Among those who’ve crossed over from the secular to the Christian music arena is Dez Dickerson, former lead guitarist in Prince’s band, circa 1982’s “1999.”

Dickerson moved to Nashville recently to join Star Song Records in his new capacity as vice president of artists and repertoire. Among his recent collaborative efforts as a producer and songwriter was the latest album by Christian rapper Michael Peace.

“Music can be a temporary fix or it can be something that can help us to reflect on things that have some eternal value,” Dickerson said.

“The main thing is that we can’t just ‘party till it’s 1999,’ ” he added, quoting one of his former boss’ signature anthems. “That’s not gonna work.
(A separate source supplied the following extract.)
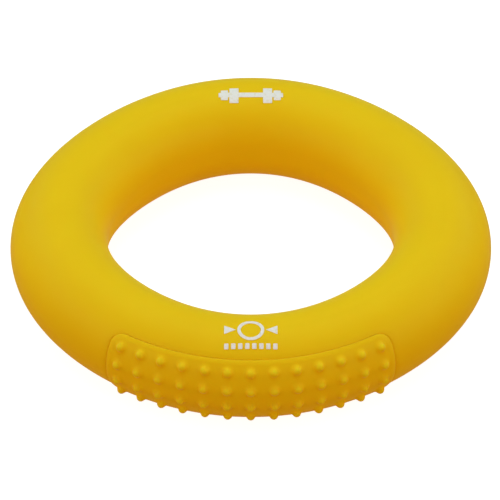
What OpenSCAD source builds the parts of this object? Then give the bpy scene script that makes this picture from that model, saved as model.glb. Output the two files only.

I’m real excited about the potential of gospel music to reach people with a message of truth and of hope rather than singing songs of despair or selfishness or lust, songs that really aren’t gonna make much of a positive difference in anybody’s life.

“In the music industry, there’s been a great deal of denial of the degree of responsibility we have toward the public. I think we have to look seriously at what’s going on around us as a culture and see that we are indeed in a downward cycle.

“Rather than saying art is imitating the culture, we need to admit that the art is influencing the culture. And I think Christian music is a great way to try and diffuse that.”